Channel 4: Events or direct outreach. If a target account executive is speaking at a conference you're attending, reach out to grab coffee. Or partner with an industry association they sponsor.
Sequence these channels so they reinforce each other, not compete. Space them 3-7 days apart.
---Step 6: Create Assets for the Buying Committee
You need content that moves each stakeholder:
- Case studies (for economic buyer): Show ROI and risk mitigation
- Technical specs (for technical buyer): Architecture, integrations, security
- Product videos (for end user): Features, workflows, onboarding
- ROI calculator (for all): Quantify the value
Don't overcomplicate. A one-pager beats a 40-slide deck. A short video beats dense documentation.

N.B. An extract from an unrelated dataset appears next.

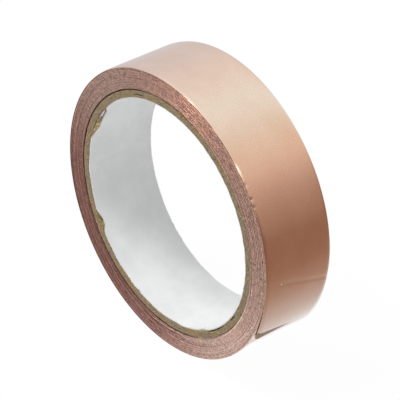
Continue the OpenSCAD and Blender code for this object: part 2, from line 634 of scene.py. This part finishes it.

Step 7: Set Up Measurement
Track what matters: pipeline influence, not just impressions.
Create an "ABM campaign" UTM code. Tag all outbound emails, ads, and content with it. In your CRM, record which accounts are in scope.
At 30, 60, and 90 days, measure: - Engagement: What % of the target account took an action (email open, ad click, demo request)? - Pipeline: Did a deal open for any account in your target list? - Influence: Which touchpoints happened before the deal was created? - Velocity: How fast did accounts move from target to SQL to close?
If fewer than 20% of accounts are engaging after 4 weeks of the campaign, pause and refine your outreach or targeting criteria.
Step 8: Iterate
ABM is not a one-time campaign. After your first 90 days, review what worked:
- Which account tiers drove the most engagement?
- Which channels had the highest click and response rates?
- Which content assets moved deals forward?
- Which buying committee titles were easiest to reach?
Double down on winners. Kill tactics that aren't working. Layer on new channels or account segments.
---Start Small, Then Scale
Your first ABM campaign might be 10 accounts and 2 channels. That's fine. Prove the model works, then expand to 50 accounts, then 200. Quality beats scale in ABM.
The teams winning with ABM in 2026 are ruthlessly focused: tight ICP, deep research, multichannel sequences, and clear metrics. Follow this playbook and you'll be one of them.